Parole chiarissime che chiudono a ogni altra interpretazione.
Questa vicenda rischia di essere assolutamente dirompente per l’organizzazione aziendale in quanto conferisce, in modo certo, il riconoscimento dell’attività lavorativa a prestazioni che non sempre avevano, nella varie organizzazioni, questo status.
Non solo vi è il silenzio contrattuale – quanto meno della contrattazione nazionale – ma vi è anche la difficoltà di predeterminare a priori il tempo necessario per la vestizione/svestizione e le consegne in quanto i giudici hanno respinto la richiesta del riconoscimento del tempo forfettario dei 15 minuti.

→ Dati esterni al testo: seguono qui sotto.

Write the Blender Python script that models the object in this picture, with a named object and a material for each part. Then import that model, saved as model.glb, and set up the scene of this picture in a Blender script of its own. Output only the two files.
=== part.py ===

Deve essere conteggiato il tempo necessario, di volta in volta, a effettuare le duplice attività che ben può superare i quindici minuti richiesti soprattutto in relazione a reparti complessi o a spogliatoi posti non nelle vicinanze dei reparti. Quest’attività di lavoro – vestizione e svestizione – deve considerarsi “implicitamente autorizzata dall’azienda sanitaria” e quindi retribuita anche se svolta, come accade sovente, fuori dall’orario riconosciuto di lavoro.
Sarebbe opportuno che degli effetti di tale sentenza si faccia carico il prossimo contratto collettivo nazionale di lavoro, onde evitare il caos organizzativo e giudiziario che ne può derivare.
Qualche realtà, a livello regionale, si è mossa da tempo con soluzioni ragionevoli che però non concordano con quanto stabilito dalla Cassazione.
Sottolineiamo che questa vicenda giudiziaria, pur nascendo dagli ambienti sindacali – la segreteria provinciale del Nursind di Pescara – esorbita lo stesso ambito sindacale andando a coinvolgere la riorganizzazione professionale sulla trasmissione delle informazioni che avvengono attraverso le consegne.